Mir hat der Ausflug so gut gefallen, und es war so schön, einmal nicht ständig alles bezahlen zu müssen, dabei so viel Neues zu lernen und so eine tolle Begleitung zu haben. Es hat auch mal gut, jemanden neben sich zu haben, der ein gewisses Bildungsniveau hat und nicht so auf mich herabsieht und mir dauernd das Gefühl gibt, dass ich irgendwie zurückgeblieben oder weltfremd sei, und der zwanghaft immer Recht haben muss. Wir hatten eine Unterhaltung, die auf Augenhöhe verlief, und ich konnte von meinen Sachen erzählen, und er erzählte von seinen Dingen. Das hat auch mal gut getan, und es gab mir das Gefühl, dass ich nicht nur die hilflose, Behinderte und lebensunfähige Person bin, als die ich mich in meinem Alltag häufig betrachten muss. Ich fand, dass diese Leute sehr sensibel, empathisch und achtsam mit uns umgegangen sind, dass sie viel Neues von uns erfahren wollten, dass sie interessiert und neugierig waren, und dass sie nicht immer alles gleich besser wussten, wie ich das sonst im Alltag oft erlebe. Ich hoffe, dass wir wieder mal einen Ausflug mit Siemens oder vielleicht einem anderen Unternehmen machen. Ich finde es eine gute Idee, das Unternehmen ihren Mitarbeitern und Mitarbeiterinnen die Möglichkeit geben, einen sozialen Tag einzulegen, denn dann erweitern sie auch ihren Horizont, da sie ja, wie jeder andere Mensch auch in ihren eigenen Bezügen sind, und da die meisten Menschen in ihrem Alltag wenig mit Behinderten zu tun haben. Vielleicht, so wäre meine Hoffnung, werden dann mehr Behinderte eingestellt, wenn man sieht, wie wir "in vivo" sind, sozusagen in der freien Wildbahn oder in unserem natürlichen Lebensraum. Dann fallen vielleicht die Berührungsängste weg, und der Kontakt mit Menschen aus anderen Lebensbezügen dient beiden Seiten, etwas Neues von unterschiedlichsten Menschen zu lernen. Vielleicht wirkt sich das auch auf die Unternehmenskultur aus und damit natürlich auch wieder auf die Produktion oder auf die Ideen für neue Entwicklungen.

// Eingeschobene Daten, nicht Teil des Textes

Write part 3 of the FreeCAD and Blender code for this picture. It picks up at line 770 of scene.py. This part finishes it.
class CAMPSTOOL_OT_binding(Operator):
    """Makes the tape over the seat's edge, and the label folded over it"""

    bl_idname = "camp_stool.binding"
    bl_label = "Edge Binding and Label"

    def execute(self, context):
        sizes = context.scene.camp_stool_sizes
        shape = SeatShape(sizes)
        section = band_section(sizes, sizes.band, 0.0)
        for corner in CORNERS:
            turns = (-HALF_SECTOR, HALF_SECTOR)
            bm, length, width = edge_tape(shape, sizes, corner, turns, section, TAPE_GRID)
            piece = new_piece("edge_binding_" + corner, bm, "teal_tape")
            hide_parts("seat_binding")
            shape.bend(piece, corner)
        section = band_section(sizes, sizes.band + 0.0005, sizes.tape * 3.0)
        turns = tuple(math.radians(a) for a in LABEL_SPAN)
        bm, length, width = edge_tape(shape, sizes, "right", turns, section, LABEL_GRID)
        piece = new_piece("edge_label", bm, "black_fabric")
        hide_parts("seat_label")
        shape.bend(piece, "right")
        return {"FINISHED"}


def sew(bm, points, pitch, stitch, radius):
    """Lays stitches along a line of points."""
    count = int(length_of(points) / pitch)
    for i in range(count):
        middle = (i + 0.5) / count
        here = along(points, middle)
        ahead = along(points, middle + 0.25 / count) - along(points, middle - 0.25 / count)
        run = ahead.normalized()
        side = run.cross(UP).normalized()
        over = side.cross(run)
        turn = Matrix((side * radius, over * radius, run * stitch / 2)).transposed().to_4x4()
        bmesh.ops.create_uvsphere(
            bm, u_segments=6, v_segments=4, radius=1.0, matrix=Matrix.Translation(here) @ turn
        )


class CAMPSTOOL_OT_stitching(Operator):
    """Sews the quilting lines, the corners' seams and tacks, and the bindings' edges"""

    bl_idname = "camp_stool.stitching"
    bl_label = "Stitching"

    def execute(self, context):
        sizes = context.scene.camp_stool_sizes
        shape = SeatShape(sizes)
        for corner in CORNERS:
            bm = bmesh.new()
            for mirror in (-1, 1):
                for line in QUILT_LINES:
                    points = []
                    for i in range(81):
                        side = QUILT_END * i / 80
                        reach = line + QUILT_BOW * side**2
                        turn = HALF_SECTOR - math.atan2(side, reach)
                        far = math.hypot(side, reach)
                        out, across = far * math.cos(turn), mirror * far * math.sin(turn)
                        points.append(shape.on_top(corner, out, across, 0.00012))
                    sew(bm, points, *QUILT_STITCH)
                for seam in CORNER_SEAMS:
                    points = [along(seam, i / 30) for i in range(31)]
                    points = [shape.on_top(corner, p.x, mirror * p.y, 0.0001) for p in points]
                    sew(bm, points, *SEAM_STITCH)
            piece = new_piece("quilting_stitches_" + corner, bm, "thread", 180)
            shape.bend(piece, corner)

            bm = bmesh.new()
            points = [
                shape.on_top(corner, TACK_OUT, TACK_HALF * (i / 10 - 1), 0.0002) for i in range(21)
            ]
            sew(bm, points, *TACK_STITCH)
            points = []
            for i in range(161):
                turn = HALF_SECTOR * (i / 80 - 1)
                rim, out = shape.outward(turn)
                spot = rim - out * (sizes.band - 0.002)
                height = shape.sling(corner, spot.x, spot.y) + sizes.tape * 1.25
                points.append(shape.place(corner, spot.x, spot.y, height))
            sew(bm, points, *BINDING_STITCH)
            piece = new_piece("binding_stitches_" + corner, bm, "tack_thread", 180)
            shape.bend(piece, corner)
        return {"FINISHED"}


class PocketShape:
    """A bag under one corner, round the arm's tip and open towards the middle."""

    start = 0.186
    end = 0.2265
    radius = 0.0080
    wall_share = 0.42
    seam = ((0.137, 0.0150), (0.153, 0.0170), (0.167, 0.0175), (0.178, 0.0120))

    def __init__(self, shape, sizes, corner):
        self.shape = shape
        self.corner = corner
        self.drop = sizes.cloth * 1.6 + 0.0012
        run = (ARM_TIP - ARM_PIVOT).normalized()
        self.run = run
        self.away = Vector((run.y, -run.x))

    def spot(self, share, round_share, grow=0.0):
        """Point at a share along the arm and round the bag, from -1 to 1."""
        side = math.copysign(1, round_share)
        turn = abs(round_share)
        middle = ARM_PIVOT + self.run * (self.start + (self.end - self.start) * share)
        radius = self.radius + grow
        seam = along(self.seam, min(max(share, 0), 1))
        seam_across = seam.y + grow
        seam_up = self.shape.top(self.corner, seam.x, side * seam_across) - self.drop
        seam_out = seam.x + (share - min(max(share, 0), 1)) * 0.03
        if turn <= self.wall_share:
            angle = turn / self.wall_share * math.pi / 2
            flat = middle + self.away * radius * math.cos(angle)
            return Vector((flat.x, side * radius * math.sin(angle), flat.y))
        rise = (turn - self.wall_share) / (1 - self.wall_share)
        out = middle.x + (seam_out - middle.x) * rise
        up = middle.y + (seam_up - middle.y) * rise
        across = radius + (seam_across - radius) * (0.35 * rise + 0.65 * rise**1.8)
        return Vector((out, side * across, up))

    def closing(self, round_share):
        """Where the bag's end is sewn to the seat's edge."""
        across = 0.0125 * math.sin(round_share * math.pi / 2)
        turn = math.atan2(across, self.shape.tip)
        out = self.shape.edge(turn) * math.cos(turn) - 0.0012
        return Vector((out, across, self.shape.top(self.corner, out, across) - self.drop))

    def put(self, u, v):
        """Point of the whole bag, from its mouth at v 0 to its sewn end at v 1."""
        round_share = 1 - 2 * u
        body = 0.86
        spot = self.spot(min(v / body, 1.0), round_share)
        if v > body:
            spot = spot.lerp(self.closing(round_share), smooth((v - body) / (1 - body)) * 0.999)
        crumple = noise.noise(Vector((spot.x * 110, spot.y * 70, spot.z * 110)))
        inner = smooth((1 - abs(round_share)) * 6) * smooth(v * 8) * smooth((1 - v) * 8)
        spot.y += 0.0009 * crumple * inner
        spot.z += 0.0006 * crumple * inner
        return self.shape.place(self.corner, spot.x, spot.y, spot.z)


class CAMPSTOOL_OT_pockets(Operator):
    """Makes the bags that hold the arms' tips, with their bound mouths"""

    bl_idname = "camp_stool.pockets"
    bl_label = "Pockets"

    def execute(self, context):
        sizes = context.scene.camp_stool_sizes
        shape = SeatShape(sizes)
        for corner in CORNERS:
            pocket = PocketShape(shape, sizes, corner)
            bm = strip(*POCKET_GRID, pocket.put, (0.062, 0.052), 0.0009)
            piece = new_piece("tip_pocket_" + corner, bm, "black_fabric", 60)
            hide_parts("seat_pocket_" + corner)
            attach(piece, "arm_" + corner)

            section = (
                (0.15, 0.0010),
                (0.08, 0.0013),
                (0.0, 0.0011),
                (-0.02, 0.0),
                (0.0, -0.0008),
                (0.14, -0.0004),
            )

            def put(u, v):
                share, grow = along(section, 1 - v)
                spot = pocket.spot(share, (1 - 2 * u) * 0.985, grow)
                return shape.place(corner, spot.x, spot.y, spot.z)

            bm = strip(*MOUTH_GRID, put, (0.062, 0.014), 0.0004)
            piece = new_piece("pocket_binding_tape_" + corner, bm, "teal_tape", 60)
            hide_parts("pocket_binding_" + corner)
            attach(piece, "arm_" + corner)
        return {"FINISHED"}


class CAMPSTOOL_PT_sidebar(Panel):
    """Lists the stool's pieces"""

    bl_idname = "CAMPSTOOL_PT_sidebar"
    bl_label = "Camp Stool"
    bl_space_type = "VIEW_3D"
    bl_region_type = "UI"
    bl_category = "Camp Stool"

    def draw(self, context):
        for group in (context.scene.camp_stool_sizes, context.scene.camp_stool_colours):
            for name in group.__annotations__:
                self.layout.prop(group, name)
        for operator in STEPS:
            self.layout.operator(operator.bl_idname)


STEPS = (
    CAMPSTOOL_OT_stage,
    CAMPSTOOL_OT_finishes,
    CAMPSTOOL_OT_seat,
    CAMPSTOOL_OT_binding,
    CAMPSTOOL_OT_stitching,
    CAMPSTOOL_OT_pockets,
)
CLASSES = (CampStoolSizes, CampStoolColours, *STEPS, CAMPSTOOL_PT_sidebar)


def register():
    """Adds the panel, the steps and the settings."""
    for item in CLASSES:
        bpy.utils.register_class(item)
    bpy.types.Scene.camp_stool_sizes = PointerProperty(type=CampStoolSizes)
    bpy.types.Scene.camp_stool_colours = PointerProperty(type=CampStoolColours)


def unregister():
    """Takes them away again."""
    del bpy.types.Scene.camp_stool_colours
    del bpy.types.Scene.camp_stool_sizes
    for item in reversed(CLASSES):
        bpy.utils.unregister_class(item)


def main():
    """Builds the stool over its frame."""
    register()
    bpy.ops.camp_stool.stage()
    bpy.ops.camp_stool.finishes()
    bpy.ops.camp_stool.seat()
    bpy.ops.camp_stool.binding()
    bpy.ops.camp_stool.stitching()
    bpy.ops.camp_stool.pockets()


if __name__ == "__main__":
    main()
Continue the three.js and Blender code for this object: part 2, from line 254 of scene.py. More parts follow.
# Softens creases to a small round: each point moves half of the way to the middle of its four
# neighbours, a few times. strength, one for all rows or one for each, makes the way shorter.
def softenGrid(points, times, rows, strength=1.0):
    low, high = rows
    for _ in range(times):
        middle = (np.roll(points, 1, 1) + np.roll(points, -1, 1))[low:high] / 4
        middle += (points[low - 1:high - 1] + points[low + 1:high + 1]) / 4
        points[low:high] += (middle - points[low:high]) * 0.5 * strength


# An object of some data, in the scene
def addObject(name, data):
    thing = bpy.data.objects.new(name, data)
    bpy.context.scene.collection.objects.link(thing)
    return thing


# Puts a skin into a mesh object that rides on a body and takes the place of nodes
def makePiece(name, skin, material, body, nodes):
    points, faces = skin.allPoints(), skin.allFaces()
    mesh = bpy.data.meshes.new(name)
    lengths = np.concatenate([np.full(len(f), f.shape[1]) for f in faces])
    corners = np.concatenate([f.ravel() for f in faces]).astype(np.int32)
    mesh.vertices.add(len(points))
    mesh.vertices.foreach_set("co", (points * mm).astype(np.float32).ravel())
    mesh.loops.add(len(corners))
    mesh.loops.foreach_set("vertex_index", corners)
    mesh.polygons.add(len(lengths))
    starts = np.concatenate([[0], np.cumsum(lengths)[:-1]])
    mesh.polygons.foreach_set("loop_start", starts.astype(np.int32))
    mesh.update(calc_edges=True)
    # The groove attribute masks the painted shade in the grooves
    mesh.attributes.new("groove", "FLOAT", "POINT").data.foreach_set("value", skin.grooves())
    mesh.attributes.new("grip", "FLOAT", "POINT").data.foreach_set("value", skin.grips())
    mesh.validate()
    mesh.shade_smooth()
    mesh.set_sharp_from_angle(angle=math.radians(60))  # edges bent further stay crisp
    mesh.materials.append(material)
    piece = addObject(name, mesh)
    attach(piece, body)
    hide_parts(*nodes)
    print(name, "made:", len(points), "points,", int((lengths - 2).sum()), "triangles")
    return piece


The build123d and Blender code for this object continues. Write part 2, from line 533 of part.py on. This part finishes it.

Es ist auf jeden Fall schon geplant, dass ich mit meinem Taxifahrer nächstes Jahr noch einmal in dieses Freilichtmuseum fahre, damit wir dann die Stationen mit der Audioeinrichtung oder Häuser, die noch nicht besucht habe, noch erkunden können. Und außerdem soll das Örtchen, in dem das Freilichtmuseum ist, ebenfalls sehr reizvoll sein. Auf jeden Fall kann ich mich schon wieder auf was freuen, was wir dann vielleicht um meinen Geburtstag Herumunternehmen.